If the articles about Stefan le Clerc were correct, SS officers had hijacked the Nordika and used it to transport so-called genetically superior children and a cargo of looted art and gold bullion to South America. If any of the SS officers were still alive, they would be elderly. The children would now be past middle age.

There were no actual estimates of the value of the art and gold bullion, but the le Clerc article suggested that it was enormous. More than enough to bankroll a new life in the United States and to form the financial base of an exclusive club based on a shared past and genetic heritage.

And what better way to control the members of the cabal than through a book that had the potential not only to expose individual members but the entire cabal?

According to Slater, the cabal was ordered, secretive and primarily in the business of making money through shareholdings in large corporations and manipulating lucrative defense contracts. The reason the CIA were involved in the investigation was clear. The cabal’s activities weren’t confined to the United States: they had political and terrorist affiliations and operated on a global scale. If Slater’s information was correct, their influence extended all the way to the White House, and the list of crimes perpetrated by members of the cabal included conspiracy and high treason.

Tito Mendoza, a hit man, had gotten hold of the book right about the time the navy divers had disappeared. The close timing with the naval tragedy was what had drawn her attention to the news report about Mendoza in the first place. At a gut level, she had been certain that Mendoza and the book were linked to the Nordika dive tragedy.

She inserted the disk with the article about the missing divers. Partway down the second page, the name of the SEAL team leader caught her eye: Todd Fischer.

She stared at the name for long seconds, transfixed. She hadn’t paid the actual members of the dive team much attention before, because she had been focused on Lopez and the cabal.

Pulse racing, she scrolled down the page. Todd Fischer’s next of kin were listed. His wife, Eleanor May Fischer.

His son, Steven John Fischer.

She searched through her disks and inserted one that had a grainy photograph of Todd Fischer. The family resemblance was clear. Steve was taller, his skin and hair a little darker, but he looked enough like Todd that the relationship was in no doubt.

She went online and searched “Steve Fischer.” A number of hits came up, among them an article with a photograph of Lieutenant Commander Steve Fischer accepting a trophy on behalf of his naval shooting team. There were a number of official records cataloging medals and awards for tours of duty in the Middle East, and one brief article from an in-house naval magazine outlining Fischer’s secondment to the office of the Director of National Intelligence in a special projects role, reporting directly to RearAdmiral John M. Saunders.

The report was more than a year old, and in that time he hadn’t changed much, except his job.

She already knew he had followed her to both Wilmington and Cold Peak. He wasn’t Bureau. It was possible he was operating under the umbrella of the CIA. The office of the Director of National Intelligence oversaw the entire intelligence community and it had a wide reach. Special Projects threw it even wider.

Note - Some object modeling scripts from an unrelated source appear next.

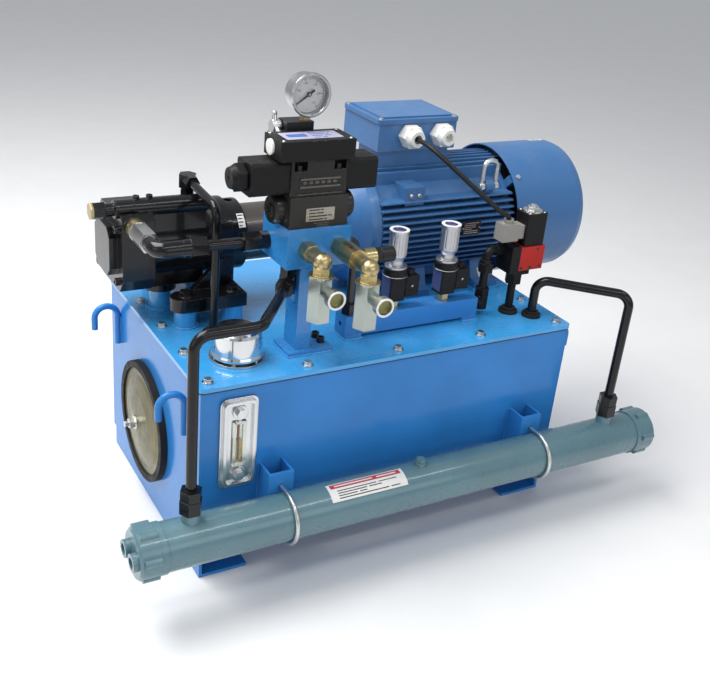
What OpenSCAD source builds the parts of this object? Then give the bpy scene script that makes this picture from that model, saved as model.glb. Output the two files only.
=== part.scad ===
// Hydraulic power unit: oil tank with a motor and pump set on the lid,
// a valve stack, a pressure gauge, and an oil cooler along the front.
// Origin: centre of the foot bolt pattern on the floor. X runs along the
// tank, Y from the cooler side to the back, Z up. Millimetres.

/* [Tank] */
// Length of the tank lid
lid_l = 820; // [780:10:860]
// Depth of the tank lid
lid_w = 520; // [500:10:560]
// Height of the lid top above the floor
lid_z = 405; // [395:1:415]
// Thickness of the lid plate
lid_t = 8; // [6:1:10]
// Sheet thickness of the tank walls
wall = 4.5; // [3:0.5:6]
// Height of the feet under the tank floor
foot_h = 52; // [45:1:60]
// Foot bolt spacing along the tank
bolt_sx = 690; // [680:5:700]
// Foot bolt spacing across the tank
bolt_sy = 430; // [400:5:450]

/* [Motor and pump] */
// Y of the motor and pump axis
axis_y = 88; // [80:1:96]
// Height of the motor and pump axis
axis_z = 545; // [543:1:548]
// Outer radius of the motor fins
fin_r = 134; // [130:1:136]
// Outer radius of the fan cowl
cowl_r = 145; // [140:1:146]
// Drive end of the finned frame
frame_x0 = 62; // [60:1:64]
// Length of the finned frame
frame_len = 330; // [325:1:335]
// Length of the fan cowl
cowl_len = 200; // [190:1:205]
// Running clearance of shafts in their bores, on the radius
run_fit = 0.04; // [0.02:0.01:0.08]

/* [Cooler] */
// Outer diameter of the cooler tube
cooler_d = 89.1; // [88:0.1:90]
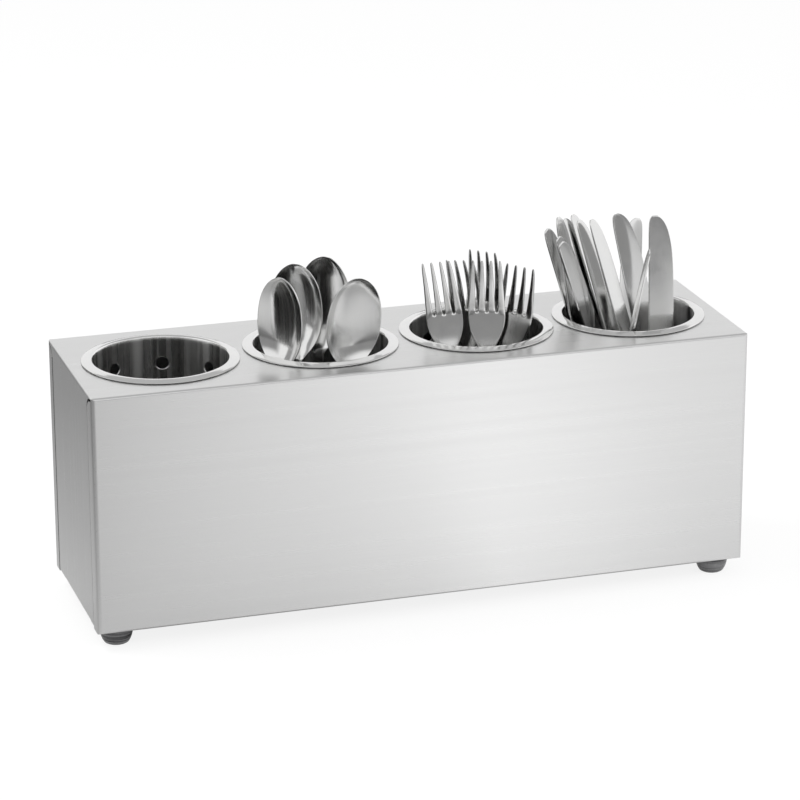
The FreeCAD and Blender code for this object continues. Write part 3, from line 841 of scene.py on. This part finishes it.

The reason Fischer had focused on her was clear. He had known she was being hunted. He had had her watched in D.C. Given that he had known she was researching Lopez and the cabal, the spyware on her computer had likely been his. Every time she had e-mailed files to her work address, he had received a copy. He had kept close but not too close, staking her out while she acted as a sacrificial goat. That wasn’t the act of a man falling in love, or even in lust. It was the act of a cold-blooded professional. It didn’t explain why he had risked his cover by getting so personally close to her, but she was certain there had been a net gain involved.

He was good; he had fooled her. He had watched her and moved in close; he had even slept with her. He was on his own private mission, hunting his father’s killers.

The government was paying him, but she was willing to bet that he would do it for free.